HKEx joins London Metal's suitors

PUBLISHED : Saturday, 18 February, 2012, 12:00am
UPDATED : Saturday, 18 February, 2012, 12:00am


Hong Kong Exchanges and Clearing, operator of the local stock market, is among the bidders lining up to buy the London Metal Exchange as part of a plan to expand into commodities trading, according to two people familiar with the situation.

'The HKEx has been very successful in equities trading but it has to go beyond equities. A takeover of the London Metal Exchange would suit its plans to expand into commodities trading,' one of the sources told the South China Morning Post.

HKEx chief executive Charles Li Xiaojia said last month the bourse wanted to go beyond its current core business of initial public offerings and equities trading. The next expansion plan would be to launch yuan-denominated commodities futures trading, and Li said he would not rule out such an expansion by way of establishing an alliance or mergers.

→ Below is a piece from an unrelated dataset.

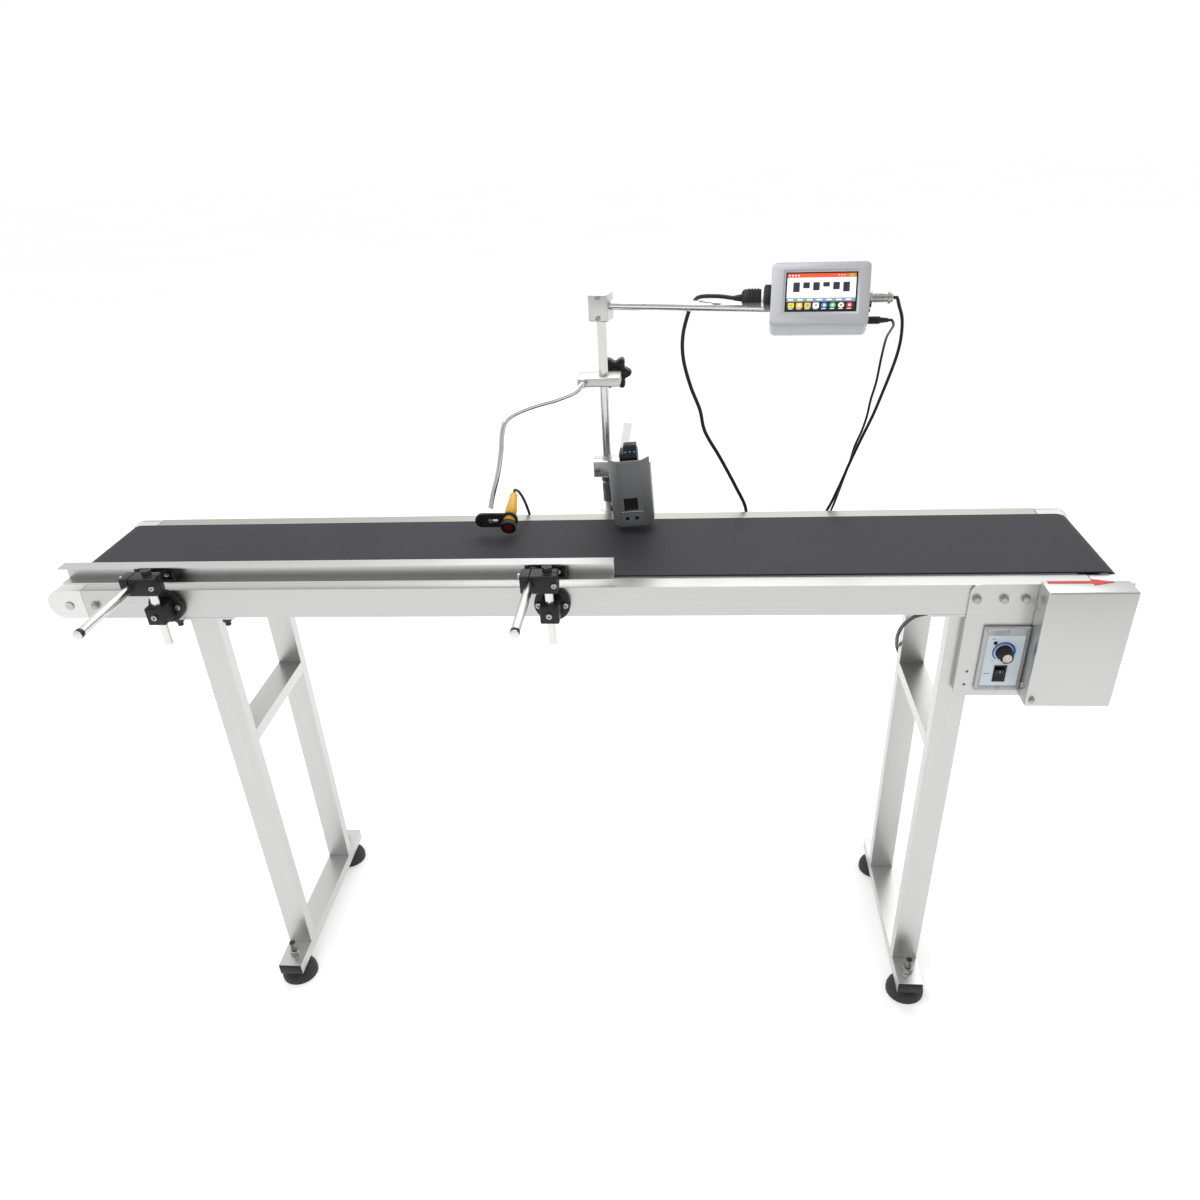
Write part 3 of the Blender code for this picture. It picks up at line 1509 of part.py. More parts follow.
belt()
rollers()
side_frames()
slider_bed()
nose_brackets()
legs()
braces_and_foot_bars()
levelling_feet()
drive_plate()
drive_cover()
gearmotor()
motor_sprocket()
drive_chain()
speed_panel()
speed_knob()
rocker_switch()
guide_bases()
guide_posts_and_clamps()
guide_rail_and_arms()
mast_base()
sensor_pieces = sensor_clamp_and_knob() + sensor() + [sensor_cable()]
hang_on("sensor_axis", tuple(mast_point(SENSOR_RISE)), *sensor_pieces)
mast_pieces = mast() + [controller(), head_clamp(), head_cable()]
mast_pieces += supply_lead_and_adapter()
hang_on("mast_axis", tuple(mast_point(0)), *mast_pieces)
coding_head()
mains_cord()
centre_the_part()
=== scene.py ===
import json
import math

import bmesh
import bpy
from mathutils import Matrix, Vector

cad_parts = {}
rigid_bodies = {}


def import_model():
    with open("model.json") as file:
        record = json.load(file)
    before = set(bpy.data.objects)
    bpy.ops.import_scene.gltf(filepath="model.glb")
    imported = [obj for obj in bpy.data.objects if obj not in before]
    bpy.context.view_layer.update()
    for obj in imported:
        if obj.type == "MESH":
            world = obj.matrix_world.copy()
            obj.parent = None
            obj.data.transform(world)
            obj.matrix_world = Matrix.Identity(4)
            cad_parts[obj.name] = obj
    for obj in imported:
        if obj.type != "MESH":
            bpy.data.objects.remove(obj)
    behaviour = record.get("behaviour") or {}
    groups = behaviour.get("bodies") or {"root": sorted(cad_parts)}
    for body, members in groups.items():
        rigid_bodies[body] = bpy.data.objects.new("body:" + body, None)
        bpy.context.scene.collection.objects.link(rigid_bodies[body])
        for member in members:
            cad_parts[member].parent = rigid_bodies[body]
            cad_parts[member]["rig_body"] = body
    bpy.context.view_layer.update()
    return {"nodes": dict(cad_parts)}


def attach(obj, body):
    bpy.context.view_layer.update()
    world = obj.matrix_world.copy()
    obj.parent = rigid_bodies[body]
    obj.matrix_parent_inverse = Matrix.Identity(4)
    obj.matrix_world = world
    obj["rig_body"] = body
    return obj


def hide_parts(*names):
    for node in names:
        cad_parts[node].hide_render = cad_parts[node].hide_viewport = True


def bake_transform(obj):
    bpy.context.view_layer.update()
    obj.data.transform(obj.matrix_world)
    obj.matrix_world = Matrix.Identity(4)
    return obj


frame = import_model()
NODES = frame["nodes"]

BELT = 0.765  # belt surface above the floor
MIDDLE = -0.023  # belt's centreline in the row frame
FRAME_SIDE = 0.131  # outer faces of the side frames from the centreline
MAST_X, MAST_Y = 0.045, 0.146
SWING = math.radians(-13.9)  # how far the mast's arm is swung towards the operator


def at(x, y, rise):
    """A point given along the belt, from its centreline and above its surface."""
    return Vector((x, y + MIDDLE, BELT + rise))


# ------------------------------------------------------------ camera, light and floor
def make_camera():
    data = bpy.data.cameras.new("viewpoint")
    data.sensor_width = 36
    data.lens = 28.445
    data.shift_y = 0.0667
    data.clip_start = 0.05
    data.clip_end = 60
    camera = bpy.data.objects.new("viewpoint", data)
    bpy.context.scene.collection.objects.link(camera)
    turn = (
        Matrix.Rotation(0.1054, 4, "Z")
        @ Matrix.Rotation(-0.5568, 4, "X")
        @ Matrix.Rotation(0.0538, 4, "Y")
        @ Matrix.Rotation(math.radians(90), 4, "X")
    )
    camera.matrix_world = Matrix.Translation((0.16641, -1.30738, 1.33566)) @ turn
    bpy.context.scene.camera = camera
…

The HKEx has been the world's largest IPO market worldwide over the past three years in terms of funds raised, but its only commodities trading is in gold futures.

The sources did not disclose the HKEx bid price, but brokers believe it may be up to GBP1 billion (HK$12.2 billion) to compete with other bidders who include the New York Stock Exchange, Euronext, CME and Intercontinental Exchange.

Another person familiar with the situation said the HKEx had put in a high bid, but it was difficult to predict the outcome.

'The LME may have other considerations and the HKEx will also need to consider if it can keep the members and the key employees of the LME after an acquisition. It is just too early to say if a deal will be sealed,' the person said.

The HKEx spokesman did not comment about the proposal.

The London Metal Exchange is the world's largest metals futures market and is owned by its members who include Goldman Sachs, Barclays and Citi. It handles about 80 per cent of global trade in metal futures and the bull run in commodities prices in recent years boosted turnover, to US$15.4 trillion worth of contracts last year and led to the bids.

London Metal Exchange started trading tin and copper in 1877 before it expanding into aluminium, nickel, zinc and lead, and minor metals including cobalt and steel contracts. The LME members will meet next week to consider offers.

Chim Pui-chung, financial services sector legislator, urged HKEx to think carefully about the proposal.

'There are not really so many commodities traders in Hong Kong. Many investors do not understand the products and the risks are very high,' he said.

Former futures exchanges had launched a number of commodities futures contracts which were later cancelled due to lack of trading and even an acquisition may not ensure that HKEx could establish a market in Hong Kong overnight, Chim added.

'As such, the HKEx had better not waste a huge amount of money on an acquisition which may bring little good,' he said.